Sonically, the B&O system is supposed to have surround sound and 3D processing but no matter the setting, the speaker closest to you always sounded dominant, taking away from the feeling of immersion. Something that the Burmester system on modern Mercs manages so well, the B&O struggles with a coherent soundscape and doesn’t have the same warmth or body to the sound. It’ll go plenty loud and has clarity to boot, but isn’t the best of the breed by far.
Audi claims to have outfitted the eTron with faster charging too, topping up via a 11kW home charger in half the time taken by other full-size EVs. Couple that with its brilliant recuperation and temper your driving style a bit and you could even consider the eTron as your daily driver. Perhaps, your only vehicle too!
Sure, range anxiety is still a real thing until more fast chargers mushroom across the length and breadth of the country, but if your daily run is no more than 100kms, then you can combine fun and frugality like never before.

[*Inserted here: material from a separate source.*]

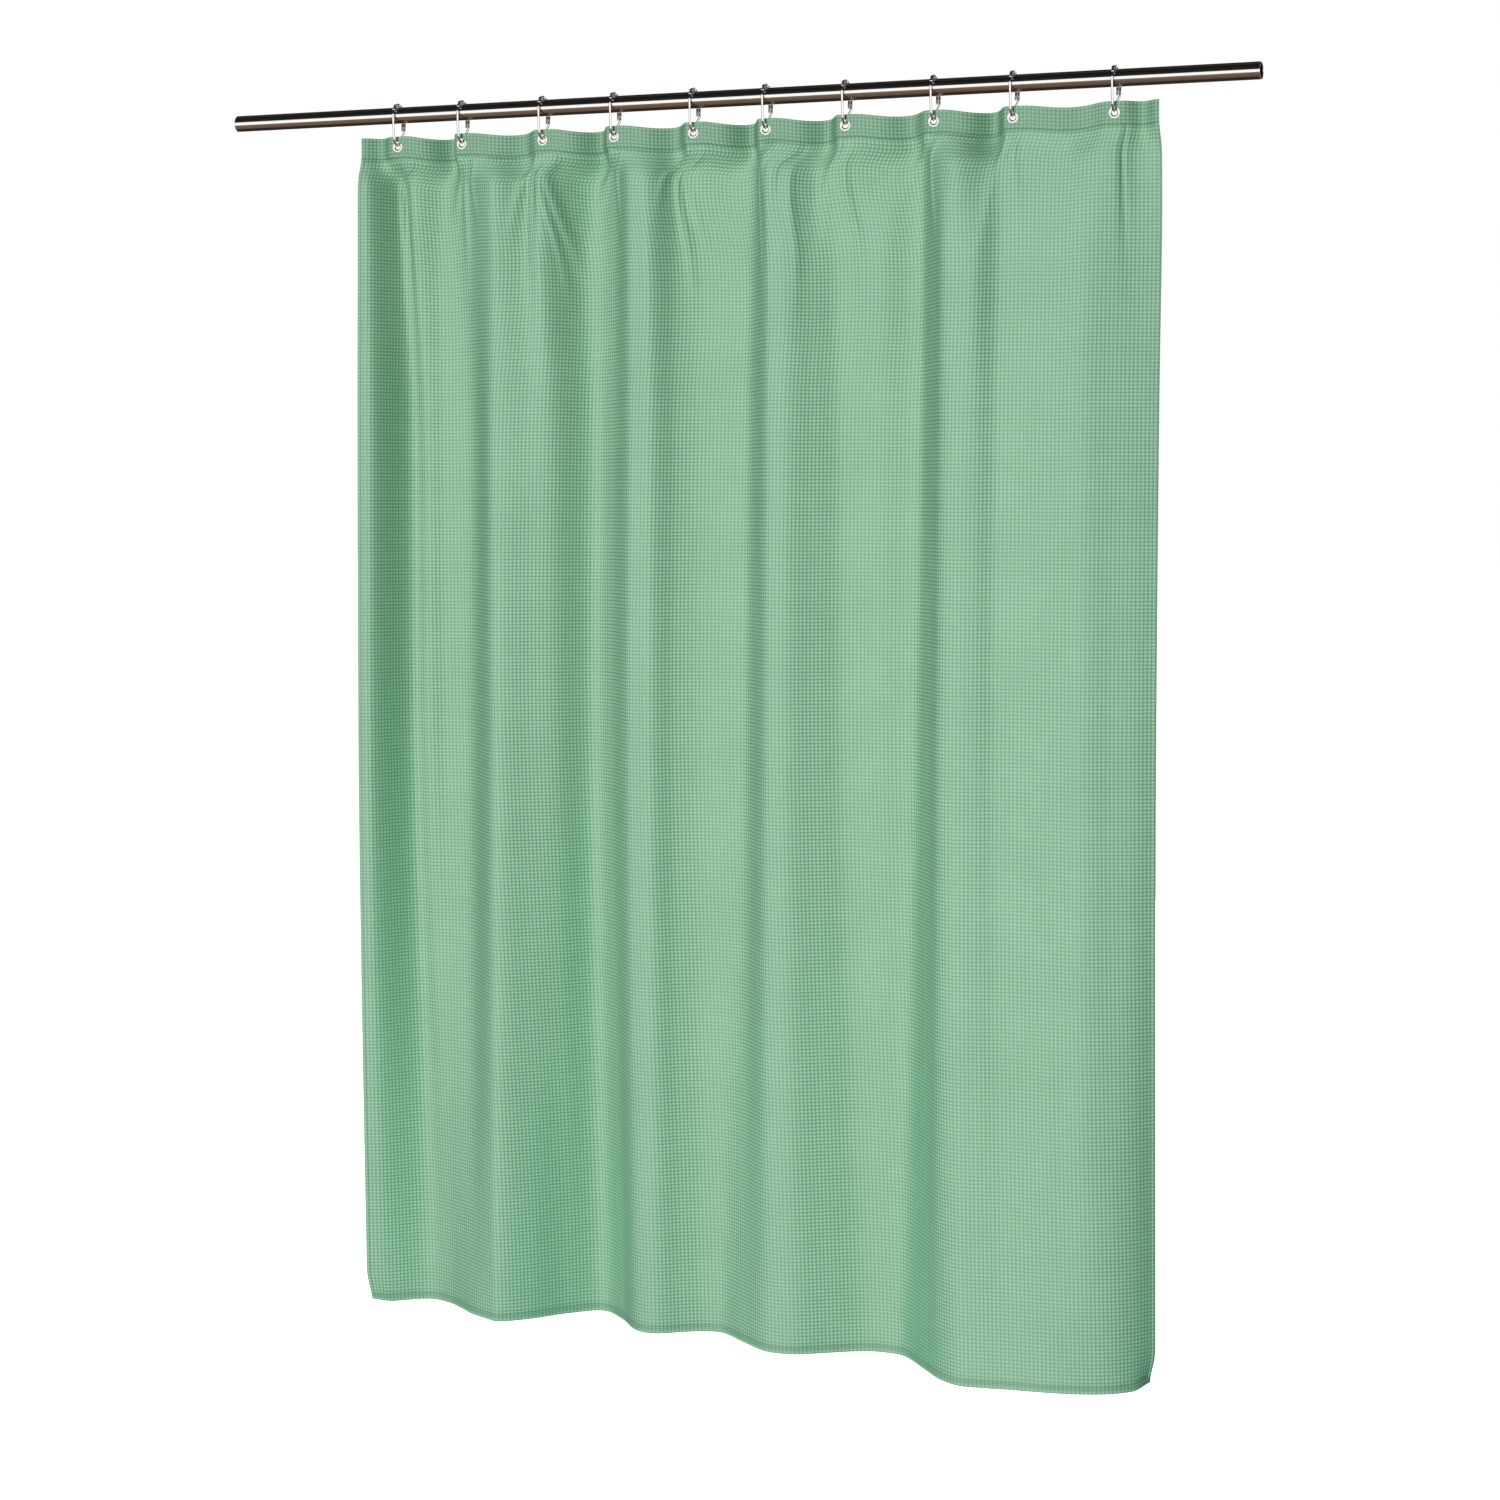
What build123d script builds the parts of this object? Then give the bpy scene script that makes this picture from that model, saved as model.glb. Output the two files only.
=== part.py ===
from build123d import *
import math
import os

# A waffle-weave shower curtain hung from a straight rod on ten roller-ball rings.
# Frame: origin on the rod's axis at its left end, +X along the rod, +Y away from the room, +Z up.
# All sizes are in millimetres.

# ---- Driving dimensions: the rod --------------------------------------------------
ROD_DIAMETER = 25.4
ROD_WALL = 1.0
ROD_BARE_LEFT = 221.0
ROD_BARE_RIGHT = 145.0

# ---- Driving dimensions: the cloth, as it is cut ----------------------------------
FLAT_WIDTH = 1524.0
FLAT_LENGTH = 1829.0
RING_COUNT = 10
CLOTH_THICKNESS = 1.2
HEADER_DEPTH = 35.0
HEADER_THICKNESS = 1.6
BOTTOM_HEM_DEPTH = 10.0
BOTTOM_HEM_THICKNESS = 2.4
SIDE_HEM_WIDTH = 6.0
SIDE_HEM_THICKNESS = 2.2

# How far each bay between two rings is drawn open, as a share of the eyelet pitch.
BAY_OPENNESS = (0.73, 0.90, 0.78, 0.85, 0.76, 0.82, 0.89, 0.78, 0.98)
EDGE_OPENNESS = 0.84

# The crests and valleys of the hanging folds along the hem: (share of the hung width, depth).
HEM_FOLDS = (
    (0.000, 7.0),
    (0.070, 57.0),
    (0.190, -23.0),
    (0.290, 97.0),
    (0.380, 2.0),
    (0.450, 47.0),
    (0.555, -28.0),
    (0.665, 37.0),
    (0.795, -88.0),
    (0.900, -70.0),
    (0.965, -43.0),
    (1.000, 12.0),
)
HEADER_EDGE_FOLD = 6.0
HEADER_FOLD_FULLNESS = 1.25
FLAT_BESIDE_EYELET = 3.0
FOLD_SAMPLES = 8
HEM_STEPS = 24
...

The eTron is fun to drive, luxurious to ride in, beautifully made and above all, doesn’t look like a compromise in any way compared to a similarly priced ICE-powered SUV. It never once scraped its belly full of batteries on even the biggest of speed breakers or the nastiest of potholes. The ride on 20in wheels and ground clearance doing a sublime dance that will transport you from point A to B like a monorail from Blade Runner.